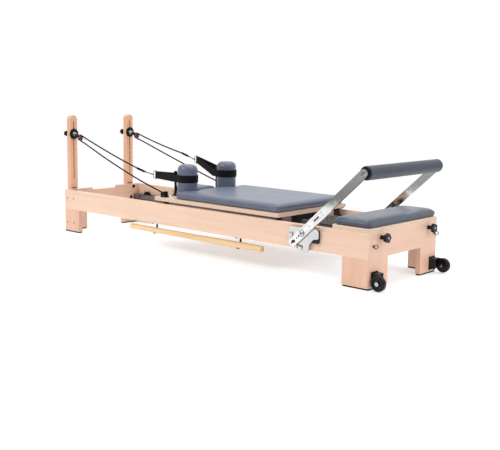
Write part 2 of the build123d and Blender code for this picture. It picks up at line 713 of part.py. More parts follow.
def corner_radii(points):
    """A radius for each corner: as large as its two runs allow, or the sheave's at the pulley."""
    radii = []
    for a, b, c in zip(points, points[1:], points[2:]):
        before = Vector(*b) - Vector(*a)
        after = Vector(*c) - Vector(*b)
        half_turn = radians(before.get_angle(after)) / 2
        widest = 0.45 * min(before.length, after.length) / tan(half_turn)
        radii.append(ROPE_WRAP_R * 0.97 if half_turn > radians(20) else widest)
    return radii


def rope(name, points):
    radii = corner_radii(points)
    path = FilletPolyline(*points, radius=radii)
    section = Plane(origin=path @ 0, z_dir=path % 0) * Circle(ROPE_R)
    tube = sweep(section, path=path)
    expected = path.length * section.area
    print(name, "radii", [round(r) for r in radii], "length", round(path.length))
    print(name, "volume over section times length", round(tube.volume / expected, 4))
    return tube


# ---- footbar ----

def polar(radius, angle):
    return (PIVOT_X + radius * cos(radians(angle)), PIVOT_Z + radius * sin(radians(angle)))


def slot_face(inner, outer, angle, width):
    """A round-ended slot on a ray from the pivot, between two radii of its end centres."""
    a = polar(inner, angle)
    b = polar(outer, angle)
    mid = ((a[0] + b[0]) / 2, (a[1] + b[1]) / 2)
    face = Pos(*mid) * Rot(0, 0, angle) * Rectangle(outer - inner, width)
    return face + Pos(*a) * Circle(width / 2) + Pos(*b) * Circle(width / 2)


def quadrant_face():
    """Outline of the locking plate, with its curved slot and outward notches."""
    plate = Polyline(
        (-97, 28), (-97, -48), (-66, -84), (-20, -105), (32, -100),
        (40, -58), (66, -27), (98, -23), (98, 28),
        close=True,
    )
    face = make_face(plate)
    face = fillet(face.vertices().filter_by(lambda v: v.Y > 0), 20)
    face = fillet(face.vertices().filter_by(lambda v: v.Y < -40 and v.X < 0), 25)
    face = fillet(face.vertices().filter_by(lambda v: v.Y < -20 and v.X > 0), 10)
    face = Pos(PIVOT_X, PIVOT_Z) * face
    low = BAR_LOW + 180
    high = BAR_HIGH + 180
    spread = radians(high - low)
    steps = 12
    ray = [low + (high - low) * i / steps for i in range(steps + 1)]
    half = LOCK_PIN_R + 1.2
    sector = Pos(PIVOT_X, PIVOT_Z) * (Circle(LOCK_FREE_R + half) - Circle(LOCK_FREE_R - half))
    reach = 200 / cos(spread / 2)
    wedge = make_face(Polyline((PIVOT_X, PIVOT_Z), polar(reach, ray[0]), polar(reach, ray[-1]), close=True))
    face -= sector & wedge
    for angle in (low, high):
        face -= Pos(*polar(LOCK_FREE_R, angle)) * Circle(half)
    for angle in NOTCH_ANGLES:
        face -= slot_face(LOCK_FREE_R, LOCK_SET_R + 0.4, angle + 180, 2 * LOCK_PIN_R + 1)
    return face - Pos(PIVOT_X, PIVOT_Z) * Circle(PIVOT_R + 0.05)


def footbar_plates():
    plate = prism_xz(quadrant_face(), PLATE_Y)
    for dx, dz in ((60, 12), (61, -15)):
        at = (PIVOT_X + dx, PIVOT_Z + dz)
        plate += rod((at[0], -PLATE_Y[1] - 1, at[1]), (at[0], -PLATE_Y[0] - 3, at[1]), 4)
    return both_sides(plate)


def plate_spacers():
    """Black block between the locking plate and the rail; its lower corner shows past the plate."""
    face = Pos(PIVOT_X + 38, PIVOT_Z - 14) * RectangleRounded(114, 68, 6)
    face -= Pos(PIVOT_X, PIVOT_Z) * Circle(PIVOT_R + 0.05)
    return both_sides(prism_xz(face, SPACER_Y))


def footbar_pivots():
    """Pivot bolts through the rail, spacer, plate and arm."""
    bolt = rod((PIVOT_X, -ARM_Y[1] - 1, PIVOT_Z), (PIVOT_X, -Y_IN, PIVOT_Z), PIVOT_R)
    bolt += rod((PIVOT_X, -Y_IN, PIVOT_Z), (PIVOT_X, -Y_IN + 6, PIVOT_Z), 13)
    head = rod((PIVOT_X, -ARM_Y[1] - 6, PIVOT_Z), (PIVOT_X, -ARM_Y[1] - 0.5, PIVOT_Z), 12)
    return both_sides(bolt + head)


def footbar_arm():
    """Flat steel arm with the lock slot below the pivot and an adjusting slot above it."""
    face = slot_face(-ARM_TAIL, ARM_LENGTH, ARM_ANGLE, ARM_W)
    face -= Pos(PIVOT_X, PIVOT_Z) * Circle(PIVOT_R + 0.05)
    face -= slot_face(-LOCK_SET_R - 0.2, -LOCK_FREE_R + 0.2, ARM_ANGLE, 2 * LOCK_PIN_R + 0.4)
    face -= slot_face(108, 146, ARM_ANGLE, 9)
    face -= Pos(*polar(65, ARM_ANGLE)) * Circle(3.5)
    face -= Pos(BAR_AXIS_X, BAR_AXIS_Z) * Circle(5.05)
    return prism_xz(face, ARM_Y)


def footbar_tube():
    end = ARM_Y[0]
    tube = rod((BAR_AXIS_X, -end, BAR_AXIS_Z), (BAR_AXIS_X, end, BAR_AXIS_Z), BAR_TUBE_R)
    return tube - rod((BAR_AXIS_X, -end - 1, BAR_AXIS_Z), (BAR_AXIS_X, end + 1, BAR_AXIS_Z), BAR_TUBE_R - 3)


def footbar_foam():
    half = ARM_Y[0] - CAP_T - 3
    foam = rod((BAR_AXIS_X, -half, BAR_AXIS_Z), (BAR_AXIS_X, half, BAR_AXIS_Z), FOAM_R)
    return foam - rod((BAR_AXIS_X, -half - 1, BAR_AXIS_Z), (BAR_AXIS_X, half + 1, BAR_AXIS_Z), BAR_TUBE_R)


def footbar_caps():
    y = -ARM_Y[0] + 3
    cap = rod((BAR_AXIS_X, y, BAR_AXIS_Z), (BAR_AXIS_X, y + CAP_T, BAR_AXIS_Z), FOAM_R + 1)
    cap = fillet(cap.edges().filter_by(GeomType.CIRCLE), 3)
    bore = rod((BAR_AXIS_X, y - 1, BAR_AXIS_Z), (BAR_AXIS_X, y + CAP_T + 1, BAR_AXIS_Z), BAR_TUBE_R)
    return both_sides(cap - bore)


def footbar_bolts():
    """Bolts through the arms' top ends into plugs in the tube."""
    face = -ARM_Y[0]
    bolt = rod((BAR_AXIS_X, face, BAR_AXIS_Z), (BAR_AXIS_X, face + 30, BAR_AXIS_Z), BAR_TUBE_R - 3.05)
    bolt += rod((BAR_AXIS_X, -ARM_Y[1], BAR_AXIS_Z), (BAR_AXIS_X, face, BAR_AXIS_Z), 5)
    bolt += rod((BAR_AXIS_X, -ARM_Y[1] - 6, BAR_AXIS_Z), (BAR_AXIS_X, -ARM_Y[1], BAR_AXIS_Z), 10)
    return both_sides(bolt)


def lock_pins():
    """Pins through the arms' lower slots, drawn clear of the plates' notches."""
    x, z = polar(-LOCK_FREE_R, ARM_ANGLE)
    pin = rod((x, -ARM_Y[1] - 1, z), (x, -PLATE_Y[0] - 0.5, z), LOCK_PIN_R)
    return both_sides(pin + rod((x, -ARM_Y[1] - 6, z), (x, -ARM_Y[1] - 0.5, z), 8))


# ---- transport wheels ----

def wheel_brackets():
    """Box-shaped brackets on the foot legs, each with a fixed axle."""
    bracket = block((X_FOOT, X_FOOT + 6), (-313, -255), (20, 92))
    bracket += block((X_FOOT, ROLLER_X - 6), (-307, -295), (ROLLER_Z - 16, 86))
    bracket += block((X_FOOT, ROLLER_X), (-307, -295), (ROLLER_Z - 14, ROLLER_Z + 14))
    bracket += rod((ROLLER_X, -307, ROLLER_Z), (ROLLER_X, -295, ROLLER_Z), 14)
    bracket += block((X_FOOT, ROLLER_X - 14), (-265, -257), (ROLLER_Z - 16, 86))
    bracket += block((X_FOOT, ROLLER_X - 14), (-307, -257), (80, 86))
    bracket += rod((ROLLER_X, -339, ROLLER_Z), (ROLLER_X, -296, ROLLER_Z), ROLLER_AXLE_R)
    return both_sides(bracket + rod((ROLLER_X, -341, ROLLER_Z), (ROLLER_X, -337, ROLLER_Z), 10))


def transport_wheel():
    """Solid tyre on a dished hub."""
    wheel = rod((ROLLER_X, -ROLLER_Y[1], ROLLER_Z), (ROLLER_X, -ROLLER_Y[0], ROLLER_Z), ROLLER_R)
    wheel = fillet(wheel.edges().filter_by(GeomType.CIRCLE), 6)
    dish = rod((ROLLER_X, -ROLLER_Y[1] - 1, ROLLER_Z), (ROLLER_X, -ROLLER_Y[1] + 5, ROLLER_Z), ROLLER_R - 11)
    dish -= rod((ROLLER_X, -ROLLER_Y[1] - 1, ROLLER_Z), (ROLLER_X, -ROLLER_Y[1] + 5, ROLLER_Z), 15)
    bore = rod((ROLLER_X, -345, ROLLER_Z), (ROLLER_X, -305, ROLLER_Z), ROLLER_AXLE_R + 0.05)
    return wheel - dish - bore


# ---- pole ----

def pole():
    stick = rod((POLE_X[0], POLE_Y, POLE_Z), (POLE_X[1], POLE_Y, POLE_Z), POLE_R)
    return fillet(stick.edges().filter_by(GeomType.CIRCLE), 4)


def pole_hook(x):
    """J-shaped hook under the near rail, open to the outside with a low lip."""
    inner = POLE_R + 0.4
    outer = inner + HOOK_T
    ring = Circle(outer) - Circle(inner)
    keep = Pos(outer / 2, -outer / 2) * Rectangle(outer, outer)
    reach = 2 * outer
    tip = (-reach * sin(radians(24)), -reach * cos(radians(24)))
    lip = make_face(Polyline((0, 0), (0, -reach), tip, close=True))
    arc = ring & (keep + lip)
    stem = Pos((inner + outer) / 2, (RAIL_BOTTOM - POLE_Z) / 2) * Rectangle(HOOK_T, RAIL_BOTTOM - POLE_Z)
    top = RAIL_BOTTOM - POLE_Z
    foot = Pos(outer - 22, top - HOOK_T / 2) * Rectangle(44, HOOK_T)
    face = arc + stem + foot
    plane = Plane(origin=(x - HOOK_W / 2, POLE_Y, POLE_Z), x_dir=(0, 1, 0), z_dir=(1, 0, 0))
    return extrude(plane * face, amount=HOOK_W)


def pole_hooks():
    return Part() + [pole_hook(x) for x in HOOK_X]


NODES = {
    "side_rails": both_sides(side_rail()),
    "head_panel": head_panel(),
    "foot_panel": foot_panel(),
    "legs": legs(),
    "rubber_feet": rubber_feet(),
    "corner_blocks": corner_blocks(),
    "frame_bolts": frame_bolts(),
    "riser_posts": both_sides(riser_post()),
    "black_fasteners": riser_hardware() + track_bolts(),
    "pulley_carrier_near": pulley_carrier(),
    "pulley_carrier_far": far_side(pulley_carrier()),
    "sheave_near": sheave(),
    "sheave_far": far_side(sheave()),
    "post_knob_near": post_knob(),
    "post_knob_far": far_side(post_knob()),
    "tracks": both_sides(track()),
    "track_stops": track_stops(),
    "spring_anchor": spring_anchor(),
    "spring_bar": spring_bar(),
    "springs": springs(),
    "platform_board": platform_board(),
    "platform_pad": platform_pad(),
    "platform_cleats": platform_cleats(),
    "foot_knob_near": foot_knob(),
    "foot_knob_far": far_side(foot_knob()),
    "eye_bolts": eye_bolts(),
    "carriage_board": carriage_board(),
    "carriage_pad": carriage_pad(),
    "wheel_hangers": wheel_hangers(),
    "carriage_wheel_head_near": carriage_wheel(WHEEL_X[0]),
    "carriage_wheel_head_far": far_side(carriage_wheel(WHEEL_X[0])),
    "carriage_wheel_foot_near": carriage_wheel(WHEEL_X[1]),
    "carriage_wheel_foot_far": far_side(carriage_wheel(WHEEL_X[1])),
    "rope_pegs": rope_pegs(),
    "rope_cleats": rope_cleats(),
    "shoulder_pad_near": shoulder_pad(),
    "shoulder_pad_far": far_side(shoulder_pad()),
    "shoulder_base_near": shoulder_base(),
    "shoulder_base_far": far_side(shoulder_base()),
    "headrest_hinge": headrest_hinge(),
    "headrest_board": headrest_board(),
    "headrest_pad": headrest_pad(),
    "hand_straps": straps(),
    "rope_hooks": rope_hooks(),
    "ferrules": ferrules(),
    "rope_near": rope("rope_near", NEAR_ROPE),
    "rope_far": rope("rope_far", FAR_ROPE),
    "footbar_plates": footbar_plates(),
    "plate_spacers": plate_spacers(),
    "footbar_pivots": footbar_pivots(),
    "footbar_arms": both_sides(footbar_arm()),
    "footbar_tube": footbar_tube() + footbar_bolts(),
    "footbar_foam": footbar_foam(),
    "footbar_caps": footbar_caps(),
    "lock_pins": lock_pins(),
    "wheel_brackets": wheel_brackets(),
    "transport_wheel_near": transport_wheel(),
    "transport_wheel_far": far_side(transport_wheel()),
    "pole": pole(),
    "pole_hooks": pole_hooks(),
}

os.makedirs("parts", exist_ok=True)
for name, shape in NODES.items():
    export_step(Pos(ORIGIN_X, 0, 0) * shape, f"parts/{name}.step")
print(len(NODES), "nodes")
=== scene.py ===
import math

import bmesh
import bpy
from mathutils import Matrix, Vector, noise


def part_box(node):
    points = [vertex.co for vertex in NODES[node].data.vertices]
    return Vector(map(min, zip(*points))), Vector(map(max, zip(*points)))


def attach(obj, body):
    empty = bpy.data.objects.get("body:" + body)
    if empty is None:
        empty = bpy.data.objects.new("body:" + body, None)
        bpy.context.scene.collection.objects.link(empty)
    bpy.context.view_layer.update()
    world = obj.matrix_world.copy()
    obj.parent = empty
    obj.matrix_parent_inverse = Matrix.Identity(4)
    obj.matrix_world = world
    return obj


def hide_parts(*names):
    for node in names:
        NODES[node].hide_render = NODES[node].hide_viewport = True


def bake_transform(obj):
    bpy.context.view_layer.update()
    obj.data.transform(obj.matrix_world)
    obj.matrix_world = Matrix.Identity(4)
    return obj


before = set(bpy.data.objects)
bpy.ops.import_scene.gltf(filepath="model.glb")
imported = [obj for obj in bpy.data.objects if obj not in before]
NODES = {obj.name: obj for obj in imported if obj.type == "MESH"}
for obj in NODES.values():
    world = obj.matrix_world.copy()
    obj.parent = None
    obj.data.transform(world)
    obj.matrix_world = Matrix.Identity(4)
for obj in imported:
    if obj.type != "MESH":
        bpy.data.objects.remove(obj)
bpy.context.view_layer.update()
MM = 0.001
SIDES = ("near", "far")
OUTWARD = {"near": -1, "far": 1}

# The row frame's origin is this far from the middle of the wooden frame, along X.
ORIGIN_X = -0.002


def at(x, y, z):
    """A point given in millimetres from the middle of the wooden frame, in the row frame."""
    return Vector((x * MM + ORIGIN_X, y * MM, z * MM))


def span_of(node):
    """A CAD node's two box corners, and its middle."""
    low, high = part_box(node)
    return low, high, (low + high) / 2


# --- node helpers

# The Mix node's inputs and output for colours, among those for its other data types.
MIX_INPUTS = (0, 6, 7)
MIX_COLOUR = 2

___

→ Exercise
Search the lines above for the string "NODES" and copy each line that has it.

→ Output of the task
NODES = {
for name, shape in NODES.items():
print(len(NODES), "nodes")
    points = [vertex.co for vertex in NODES[node].data.vertices]
        NODES[node].hide_render = NODES[node].hide_viewport = True
NODES = {obj.name: obj for obj in imported if obj.type == "MESH"}
for obj in NODES.values():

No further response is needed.